#### Supplied records:
-- Start --

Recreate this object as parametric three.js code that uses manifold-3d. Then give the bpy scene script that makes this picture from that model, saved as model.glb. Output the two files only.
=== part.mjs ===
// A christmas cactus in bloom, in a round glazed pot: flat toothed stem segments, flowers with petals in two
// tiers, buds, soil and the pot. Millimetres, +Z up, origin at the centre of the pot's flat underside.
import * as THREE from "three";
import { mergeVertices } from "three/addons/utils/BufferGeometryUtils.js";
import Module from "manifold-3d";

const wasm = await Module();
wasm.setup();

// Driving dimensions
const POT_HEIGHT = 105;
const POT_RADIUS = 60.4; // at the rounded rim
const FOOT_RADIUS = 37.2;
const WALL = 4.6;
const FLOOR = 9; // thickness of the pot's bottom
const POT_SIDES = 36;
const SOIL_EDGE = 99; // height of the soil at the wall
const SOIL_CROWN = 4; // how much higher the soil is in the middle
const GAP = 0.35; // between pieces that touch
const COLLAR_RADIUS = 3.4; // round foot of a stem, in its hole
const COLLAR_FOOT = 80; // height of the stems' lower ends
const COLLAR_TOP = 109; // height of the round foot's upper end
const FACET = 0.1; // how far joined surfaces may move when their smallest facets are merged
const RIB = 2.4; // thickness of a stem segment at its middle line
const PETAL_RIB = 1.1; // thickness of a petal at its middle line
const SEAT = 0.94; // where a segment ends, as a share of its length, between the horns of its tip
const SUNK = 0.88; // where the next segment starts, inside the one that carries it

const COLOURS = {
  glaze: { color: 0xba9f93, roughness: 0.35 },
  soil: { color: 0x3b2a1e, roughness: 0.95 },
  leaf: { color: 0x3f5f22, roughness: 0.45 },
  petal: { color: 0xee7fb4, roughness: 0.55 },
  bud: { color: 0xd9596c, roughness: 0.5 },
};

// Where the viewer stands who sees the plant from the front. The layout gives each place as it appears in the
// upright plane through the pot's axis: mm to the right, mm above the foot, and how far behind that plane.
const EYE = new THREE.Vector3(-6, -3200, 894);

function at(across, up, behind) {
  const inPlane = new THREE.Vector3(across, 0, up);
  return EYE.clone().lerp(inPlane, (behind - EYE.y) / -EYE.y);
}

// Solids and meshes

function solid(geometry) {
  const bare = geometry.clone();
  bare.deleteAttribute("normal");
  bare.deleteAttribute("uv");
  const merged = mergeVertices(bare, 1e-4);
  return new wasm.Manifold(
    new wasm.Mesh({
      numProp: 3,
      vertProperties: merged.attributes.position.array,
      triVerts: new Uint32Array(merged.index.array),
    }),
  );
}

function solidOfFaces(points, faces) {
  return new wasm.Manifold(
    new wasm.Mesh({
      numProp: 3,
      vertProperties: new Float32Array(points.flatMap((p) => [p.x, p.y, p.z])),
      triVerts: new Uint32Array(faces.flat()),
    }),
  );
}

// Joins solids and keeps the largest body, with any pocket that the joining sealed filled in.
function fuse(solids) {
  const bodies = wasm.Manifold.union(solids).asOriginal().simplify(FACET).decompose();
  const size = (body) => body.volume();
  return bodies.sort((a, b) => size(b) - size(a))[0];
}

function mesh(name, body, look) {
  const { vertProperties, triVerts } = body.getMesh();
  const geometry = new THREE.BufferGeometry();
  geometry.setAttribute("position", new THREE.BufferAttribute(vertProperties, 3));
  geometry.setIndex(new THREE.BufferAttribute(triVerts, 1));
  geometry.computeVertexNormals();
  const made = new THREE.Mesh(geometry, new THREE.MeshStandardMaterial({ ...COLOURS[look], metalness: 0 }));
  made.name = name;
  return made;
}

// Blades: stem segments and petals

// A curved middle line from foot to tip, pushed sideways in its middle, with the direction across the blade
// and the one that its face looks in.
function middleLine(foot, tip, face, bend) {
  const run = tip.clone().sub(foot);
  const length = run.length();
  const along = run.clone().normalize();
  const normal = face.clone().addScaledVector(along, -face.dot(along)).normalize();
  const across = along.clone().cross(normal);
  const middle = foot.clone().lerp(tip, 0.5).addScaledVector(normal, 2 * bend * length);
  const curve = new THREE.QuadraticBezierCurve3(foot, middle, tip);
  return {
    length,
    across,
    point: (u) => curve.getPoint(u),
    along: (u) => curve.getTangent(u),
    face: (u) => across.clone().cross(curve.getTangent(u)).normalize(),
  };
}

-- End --
-- Start --

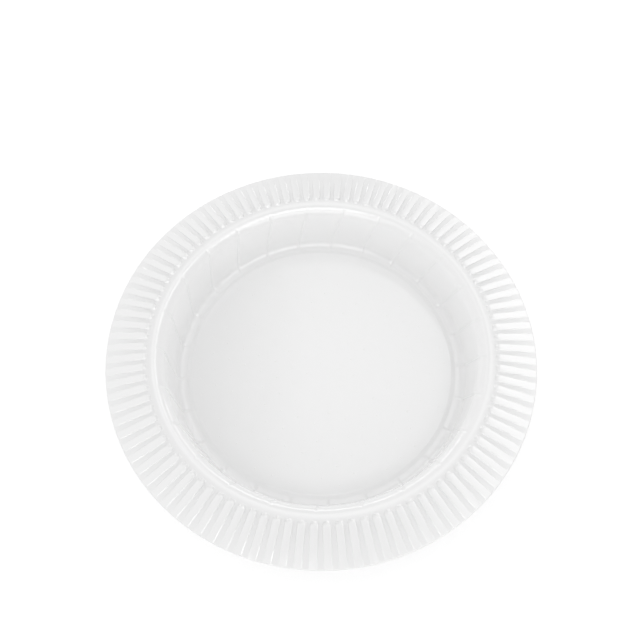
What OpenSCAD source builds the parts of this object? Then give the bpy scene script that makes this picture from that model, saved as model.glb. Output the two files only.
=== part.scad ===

-- End --

#### Instructions for the task:
In the listing above, find the line containing "Recreate this object" and the line containing "wasm.setup();". Output them and every line between, exactly, and nothing else.

#### Finished task:
Recreate this object as parametric three.js code that uses manifold-3d. Then give the bpy scene script that makes this picture from that model, saved as model.glb. Output the two files only.
=== part.mjs ===
// A christmas cactus in bloom, in a round glazed pot: flat toothed stem segments, flowers with petals in two
// tiers, buds, soil and the pot. Millimetres, +Z up, origin at the centre of the pot's flat underside.
import * as THREE from "three";
import { mergeVertices } from "three/addons/utils/BufferGeometryUtils.js";
import Module from "manifold-3d";

const wasm = await Module();
wasm.setup();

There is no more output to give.